It is a fascinating book, not just for the gender politics but also for the enormity of the project; Linear B, first discovered at Knossos in Crete, was an unknown script encoding an unidentified language. The intuitive leaps and careful calculations Kober and others made -- that it was a syllabic script with some ideograms, that the language was inflected (very hard to write in a syllabary), that the language was Greek (an idea almost everyone resisted) -- are impressive, to say the least.

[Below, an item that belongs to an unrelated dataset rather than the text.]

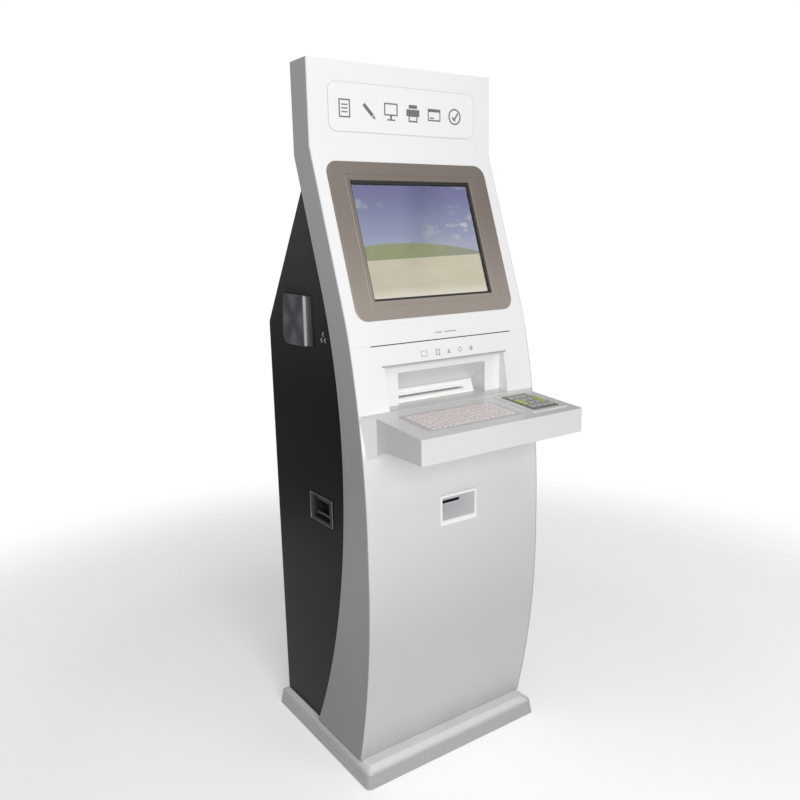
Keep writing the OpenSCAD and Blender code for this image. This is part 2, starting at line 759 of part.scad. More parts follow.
module pin_key(c, r, w, h) {
    on_shelf() translate([pin_x(c) - w/2, pin_y(r) - h/2, pin_top - 6.5]) cube([w, h, 9]);
}
module pin_row(r, cols) {
    color([0.82, 0.83, 0.83]) for (c = cols) pin_key(c, r, pin_w, pin_h);
}
module pin_function(c) {
    color([0.72, 0.76, 0.25]) pin_key(c, 2.5, pin_w, pin_h + pin_py);
}

// ---- Left side fittings ----
reader_y = [0, 115];
reader_z = [1058, 1182];
module card_reader() {
    x = -side_x;
    color(dark) difference() {
        union() {
            along_x(x - 12, x) polygon(concat([[reader_y[0], reader_z[0]]],
                arc([reader_y[1] - 22, reader_z[0] + 22], 22, 270, 360, 6),
                [[reader_y[1] - 8, reader_z[1]], [reader_y[0], reader_z[1]]]));
            block(x - 5.5, x, -17.5, reader_y[0], reader_z[0] + 2, reader_z[1] - 2);
            block(x, x + 22, 12, 88, 1082, 1158);
        }
        block(x - 6, x - 0.8, -3, reader_y[0] - 0.8, reader_z[0] - 5, reader_z[1] + 5);
    }
}
grip_x = -side_x + 8;
grip_z = 676;
grip_pin = 2.5;
cup_in = 28;
module side_handle_cup() {
    x = -side_x;
    mid = [(handle_y[0] + handle_y[1])/2, (handle_z[0] + handle_z[1])/2];
    color([0.32, 0.32, 0.33]) difference() {
        union() {
            along_x(x - 1.8, x) translate(mid) round_rect(110, 70, 3);
            block(x, x + cup_in, handle_y[0] + 5.5, handle_y[1] - 5.5, handle_z[0] + 5.5, handle_z[1] - 5.5);
        }
        block(x - 5, x + cup_in - 2, handle_y[0] + 15, handle_y[1] - 15, handle_z[0] + 8, handle_z[1] - 8);
        translate([grip_x, handle_y[0] + 9, grip_z]) rotate([-90, 0, 0])
            cylinder(r = grip_pin + 0.05, h = 92);
    }
}
module side_handle_grip() {
    y0 = handle_y[0] + 16;
    y1 = handle_y[1] - 16;
    color(steel) {
        translate([grip_x, y0 - 6, grip_z]) rotate([-90, 0, 0]) cylinder(r = grip_pin, h = y1 - y0 + 12);
        for (y = [y0, y1 - 5]) block(grip_x - 2.5, grip_x + 2.5, y, y + 5, grip_z - 36, grip_z);
        translate([grip_x, y0, grip_z - 36]) rotate([-90, 0, 0]) cylinder(r = 4, h = y1 - y0);
    }
}

// ---- Inside ----
module computer() {
    color([0.42, 0.43, 0.45]) difference() {
        block(-225, -55, -120, 130, plinth_h + sheet, 410);
        block(-223, -57, -118, 128, plinth_h + 2*sheet, 408);
        for (i = [0:9]) block(-205, -75, 125, 140, 100 + 12*i, 106 + 12*i);
    }
}
rocker_x = inlet[0] + 31;
rocker_pin = 1.2;
module power_inlet() {
    z = inlet[1];
    color(dark) difference() {
        union() {
            block(inlet[0] - 32, inlet[0] + 50, rear_y, rear_y + 2, z - 20, z + 20);
            block(inlet[0] - 23, inlet[0] + 41.5, rear_y - 36, rear_y, z - 14.5, z + 14.5);
        }
        block(inlet[0] - 12.2, inlet[0] + 12.2, rear_y - 17, rear_y + 5, z - 8.5, z + 8.5);
        block(rocker_x - 7, rocker_x + 7, rear_y - 12, rear_y + 5, z - 11, z + 11);
        translate([rocker_x - 9, rear_y - 2, z]) rotate([0, 90, 0]) cylinder(r = rocker_pin + 0.05, h = 18);
    }
    color(steel) for (x = [-7, 0, 7]) block(inlet[0] + x - 1, inlet[0] + x + 1, rear_y - 17, rear_y - 3,
        z - (x == 0 ? -1 : 4), z + (x == 0 ? 5 : 0));
}
rocker_tilt = 10;
module power_rocker() {
    color([0.7, 0.1, 0.1]) translate([0, rear_y - 2, inlet[1]]) rotate([rocker_tilt, 0, 0])
        along_x(rocker_x - 6.2, rocker_x + 6.2)
        polygon([[-4, -8.5], [5.5, -9], [2.5, 0], [5.5, 9], [-4, 8.5]]);
    color([0.7, 0.1, 0.1]) translate([rocker_x - 8.5, rear_y - 2, inlet[1]]) rotate([0, 90, 0])
        cylinder(r = rocker_pin, h = 17);
}
shaft_r = 3;
module cooling_fan() {
    color(dark) translate([0, door_y, fan_z]) rotate([90, 0, 0]) {
        difference() {
            translate([0, 0, 12.75]) cube([120, 120, 25.5], center = true);
            translate([0, 0, -1]) cylinder(r = 57, h = 30);
        }
        difference() {
            union() {
                translate([0, 0, 17.5]) cylinder(r = 20, h = 8);
                for (a = [45:90:315]) rotate(a) translate([18, -3, 21.5]) cube([41, 6, 4]);
            }
            translate([0, 0, 16]) cylinder(r = shaft_r + 0.05, h = 6);
        }
    }
}
module fan_rotor() {
    color([0.16, 0.16, 0.17]) translate([0, door_y, fan_z]) rotate([90, 0, 0]) {
        translate([0, 0, 3]) cylinder(r = 20, h = 14);
        translate([0, 0, 16.9]) cylinder(r = shaft_r, h = 4.6);
        for (a = [0:360/7:359]) rotate(a) translate([36, 0, 10]) rotate([35, 0, 0])
            cube([38, 18, 1.6], center = true);
    }
}

plinth();
base_plate();
cabinet_floor();
inner_frame();
left_side_panel();
right_side_panel();
left_side_band();
right_side_band();
upper_fascia();
middle_fascia();
lower_front_panel();
header_cover();
rear_slope_panel();
rear_frame();
rear_door();
door_hinges();
door_lock();
panel_screws();
sign_panel();
sign_pictograms();
fascia_marks();
screen_bezel();
screen_gasket();
touch_glass();
lcd_panel();
lcd_module();
recess_panel();
niche_liner();
landing_plate();
printer_bezel();
document_printer();
receipt_bezel();
receipt_printer();
paper_roll();
shelf_shell();
shelf_floor();
keyboard_plate();
key_row(1);  // key_row_1
key_row(2);  // key_row_2
key_row(3);  // key_row_3
key_row(4);  // key_row_4
key_row(5);  // key_row_5
key_row(6);  // key_row_6
space_bar();
pin_pad_surround();
pin_pad_body();
pin_row(1, [0:3]);  // pin_row_1
pin_row(2, [1, 2]);  // pin_row_2
pin_row(3, [1, 2]);  // pin_row_3
pin_row(4, [0:3]);  // pin_row_4
pin_function(0);  // pin_key_cancel
pin_function(3);  // pin_key_enter
card_reader();
side_handle_cup();
side_handle_grip();
computer();
power_inlet();
power_rocker();
cooling_fan();
fan_rotor();
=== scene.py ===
"""Looks of a self-service form-filling and printing terminal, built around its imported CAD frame."""

import json
import math

import bmesh
import bpy
from mathutils import Matrix, Vector

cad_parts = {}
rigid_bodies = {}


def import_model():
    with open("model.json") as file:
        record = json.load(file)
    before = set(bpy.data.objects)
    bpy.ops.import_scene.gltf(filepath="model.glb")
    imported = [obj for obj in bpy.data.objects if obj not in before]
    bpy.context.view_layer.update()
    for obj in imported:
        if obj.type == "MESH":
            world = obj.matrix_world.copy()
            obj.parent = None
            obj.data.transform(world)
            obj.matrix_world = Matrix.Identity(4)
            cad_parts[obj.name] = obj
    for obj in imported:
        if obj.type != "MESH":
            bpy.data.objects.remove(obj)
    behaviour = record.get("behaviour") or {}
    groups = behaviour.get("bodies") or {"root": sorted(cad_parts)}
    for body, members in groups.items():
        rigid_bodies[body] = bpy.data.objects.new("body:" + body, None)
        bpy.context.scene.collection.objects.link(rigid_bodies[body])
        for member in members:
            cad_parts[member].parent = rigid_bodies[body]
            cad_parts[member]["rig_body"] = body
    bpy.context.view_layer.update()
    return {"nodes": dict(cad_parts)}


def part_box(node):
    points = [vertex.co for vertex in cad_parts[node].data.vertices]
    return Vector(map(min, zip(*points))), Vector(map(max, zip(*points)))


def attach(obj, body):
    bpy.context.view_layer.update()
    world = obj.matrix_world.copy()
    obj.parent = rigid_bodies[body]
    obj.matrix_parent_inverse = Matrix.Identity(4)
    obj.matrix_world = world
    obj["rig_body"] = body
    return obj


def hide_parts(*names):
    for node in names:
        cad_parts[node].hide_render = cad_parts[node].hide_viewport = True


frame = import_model()

# Outlines below are in millimetres, in the frame's axes; meshes are made in metres.
MM = 0.001
CABINET = "cabinet"


def low(node):
    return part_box(node)[0] / MM


def high(node):
    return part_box(node)[1] / MM


# ---- Sizes, from the frame where a node's box gives them ----
band_x = high("right_side_band").x
side_x = high("right_side_panel").x
total_h = high("upper_fascia").z
plinth_h = high("plinth").z
plinth_w = 2 * high("plinth").x
plinth_d = 2 * high("plinth").y
front_y = low("lower_front_panel").y
shelf_front = low("shelf_shell").y
sheet = 2.0
skin_x = band_x - sheet
fascia_z = low("upper_fascia").z
panel_z = high("lower_front_panel").z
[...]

Linear A, on the other hand, is an unknown script encoding an unknown language. The two scripts are related, as it is most likely that the Myceneans took the script of the Cretans and adapted it for their own language, but because we have no idea what language the Minoan civilization used, any attempts to decipher Linear A have stalled. And then there are the Cretan heiroglyphs, yet another undeciphered script. A little research into these two writing systems (fascinating!) led me to the Phaistos Disc, a clay disk with apparently Cretan heiroglyphs that were actually typeset over 3000 years before Gutenberg. There are all sorts of wacky theories about it, but it most likely relates to Linear A and the Minoan language.
And what do you know, I have a tiny replica of the Phaistos Disc in the form of a pewter pendant that I picked up ages ago! So a necklace had to be made:
At first I planned on using glazed ceramic beads in colors similar to those in Minoan art, but the plain clay beads went so nicely with the leather cord I stuck with them; I have so little neutral-colored jewelry anyway.